Feature engineering is an art. We might start with some visualizations, intuitive experiments, domain knowledge, statistics, etc. to help us navigate the endless combinations. But the curse of dimensionality is always with us. This motivates a strategic approach that:
1. Identifies strong feature relationships,
2. Promises performance improvements.


The method described in this notebook for achieving these ends can be summarized as follows:
1. Train a gradient-boosted decision trees model on the data.
2. Traverse the trees, recording every time a split is a direct or indirect descendant of another.
3. Go through the pairs, recording how often each feature is a parent or child.
4. Estimate the expected pair frequency of (p, c) given empirical parent and child counts for p and c, respectively.
5. Perform a chi-squared test with the observed (p, c) counts.
6. Convert to p-values and start feature engineering.

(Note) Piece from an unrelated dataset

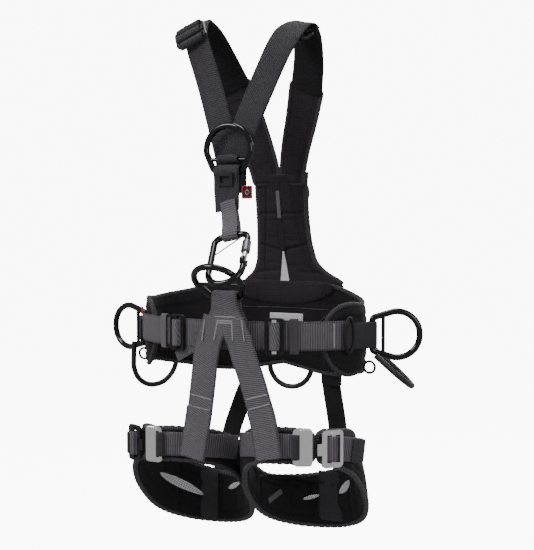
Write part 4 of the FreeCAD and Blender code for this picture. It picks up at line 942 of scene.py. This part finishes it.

Note that even with both numerical and categorical columns, we're looking only at the feature relationships via the split structure of the trees.

When a split is a descendant of another, the incoming data is filterd by the earlier split. So, when the probability of a split becomes more likely given another (informed by chi-squared), we know that there is mutual information. More importantly, we know that this mutual information is relevant for predicting Y. In terms of mutual information, we're finding those parent-child pairs such that
$$I(X_{child} \text{ }; Y \text{ }|\text{ } X_{parent}) \ge I(X_{child} \text{ }; Y).$$
These are the pairs that promise us the most performance improvement when combined effectively. To be clear, there's still work to be done, but knowing which pairs to investigate closely yields a massive speed-up. In some cases, we can identify opportunities we might not have tried otherwise.